The chart on the left shows just how much time it takes to encode 1080i video using hardware and software. This is an example of when you are reading a raw source and sending it to a client to view. Performance is similar for decoding. As you can see, using hardware such as the Intel Quick Sync technology built into Ivy Bridge based systems can significantly improve performance. Without Quick Sync, software encoding/decoding consumes approximately 25-50% of a quad core CPU for just one 1080p 30fps stream. Using high end video cards helps some, but again, they are targeted at single or maybe dual display systems, so they really don't try to decode more than what they are capable of displaying.

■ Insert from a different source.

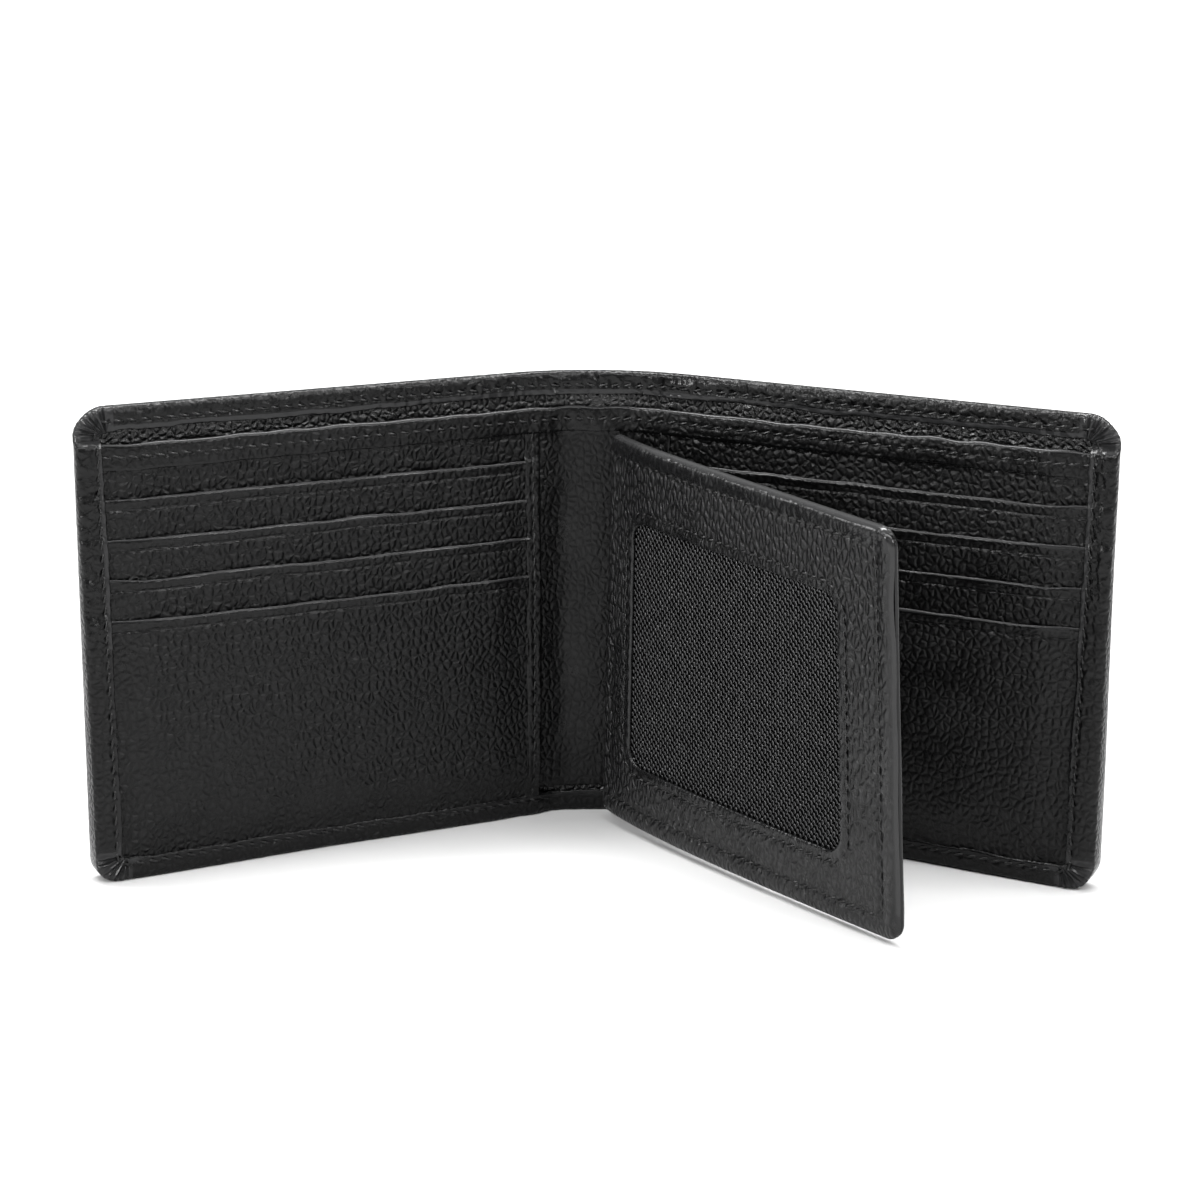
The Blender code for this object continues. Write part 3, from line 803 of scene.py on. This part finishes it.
def makePocket(side, name, number):
    inset = 1.05 * mm
    high = wallet["slotTops"][number]
    back = pockets["first"] + pockets["rise"] * number
    front = back + pockets["thick"]
    cols = slabColumns(13.5 * mm, edgeU - inset, 0.9 * mm, 8, inset)
    low = lowerEdge(cols, inset)
    rows = 40 if number == 3 else 26
    share = np.linspace(0, 1, rows + 1)
    fine = high - np.array([3.2, 2.9, 2.65, 2.45, 2.28, 2.12, 1.96, 1.8, 1.6, 1.35, 1.1, 0.85]) * mm
    roll = pockets["roll"]
    zFront = np.array([np.append(lowest + (high - 3.6 * mm - lowest) * share, fine) for lowest in low])
    down = high - zFront
    lifted = 0.3 * smooth(2.5 * mm, 1.2 * mm, down) + 0.4 * smooth(1.3 * mm, 0.7 * mm, down)
    nFront = front + roll * lifted - 0.22 * mm * peak(down - pockets["crease"], 0.25 * mm)
    halfThick = (front + roll * 0.7 - back) / 2
    rz, rn = halfRound(high - 0.62 * mm, back + halfThick, 0.62 * mm, halfThick, 90, -90, 12)
    zRoll = np.repeat(rz[None], len(cols), 0)
    nRoll = np.repeat(rn[None], len(cols), 0)
    zBack = low[:, None] + (high - 2 * mm - low)[:, None] * np.linspace(1, 0, 8)[None]
    nBack = np.full(zBack.shape, back)
    z = np.concatenate([zFront, zRoll, zBack], 1)
    n = np.concatenate([nFront, nRoll, nBack], 1)
    u = np.repeat(cols[:, None], z.shape[1], 1)
    seed = 71 + 5 * number + side
    lip = smooth(6 * mm, 0.5 * mm, high - z)
    z = z + 0.09 * mm * ripples(u, u * 0, 20 * mm, seed) * lip
    z = z + 0.03 * mm * ripples(u, u * 0, 5 * mm, seed + 1) * lip
    middle = smooth(13.5 * mm, 40 * mm, u) * smooth(edgeU - 2 * mm, edgeU - 28 * mm, u)
    n = n + 0.16 * mm * lip * middle * (1 + 0.5 * ripples(u, u * 0, 22 * mm, seed + 2))
    n = n + 0.045 * mm * ripples(u, z, 11 * mm, seed + 3)
    if number == 3:
        belly = smooth(0, 16 * mm, z) * smooth(wallet["slotTops"][3], 30 * mm, z) * middle
        n = n + 0.35 * mm * belly
    outer = smooth(60 * mm, 95 * mm, u)
    # polish on each slot's rolled top and its crease line, also painted lighter as a painted highlight
    wornAndPaintedHighlight = 1.2 * peak(z - high, 0.7 * mm)
    wornAndPaintedHighlight = wornAndPaintedHighlight + (0.45 + 0.5 * outer) * peak(high - z - 2.45 * mm, 0.25 * mm)
    grain = 1 - 0.35 * smooth(3.0 * mm, 1.8 * mm, high - z)
    return sweep(name, pressedPoint(side), u, z, n, panelLeather,
                 np.clip(wornAndPaintedHighlight, 0, 1), grain)


binding = {"first": 13.0 * mm, "last": 16.7 * mm, "thick": 0.4 * mm, "bottom": 4.3 * mm}


def bindingTop(z):
    return stackTop(z) + binding["thick"]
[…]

If you were to use the hardware acceleration of Quick Sync, then you could get 120 fps of 1080p
video encoded or decoded for playback. So the best possible case for displaying full 1080p at 30fps is 4 simultaneous streams. But this is using hardware. If you are using software to decode/encode, as most VMS systems do, then you are really down to about 1 stream. Which makes sense given that most VMS systems only have one display attached.

So the vendors that said they are able to simultaneously decode 12 or 64 streams are clearly not correct.

If you are writing a file to disk or reading a file from disk to and from the network, then yes, you can support many cameras. If you are trying to actually display the video, then the capacity is much much lower.

It is interesting that only a couple of products like Network Optix HD Witness or HauteSpot's MVE system take advantage of Intel Quick Sync hardware acceleration in order to increase performance and are designed for high definition video processing.

This is actually a good thing for companies like RGB Spectrum who make display wall processors that allow you to aggregate multiple server video outputs into a single consolidated display. Solutions like their QuadView HDx allow you to consolidate multiple video sources into one screen, so even if you can only get a single 1080p stream out of your VMS, you can combine it with other servers to create faster, full frame rate, full resolution systems. Watch for more on high resolution display, particularly 4K, when I review NAB 2013 in my next blog.


  1. Small comment on the amount of Video stream you can decode,
    personnal test with 1920x1080 p30 H264 @6MBps
    On Sandy bridge give 8 streams with no problems ( I had not enough screens/ video ouput to show further images)

    Also encoding/ decoding H.264 is not symetrical a good encoder is much more "costy" then a decoder

  2. Glad to see we werent the only ones to notice the misrepresentation. Seems that the more things change, the more they stay the same, our industry seems to run rampant with false claims and snake oil salesmen types, and it appears to be common even within the biggest names in the industry.

  3. We stopped in at the Network Optix Booth and had a discussion/demo with their CTO who showed us frame stuttering and loss at more than 4 streams during decode. He pointed at 4 being the max . His video was by far the smoothest and he demonstrated and could explain exactly what was going on. Other VMS we looked at were clearly dropping frames at the same rates. So most of the evidence we saw supported 4 streams as about it. Need to do our own test some time I suppose.

  4. Great description Bob! I've looked at some of the claims and wondered how truthful it was. Now I fully understand! Thanks!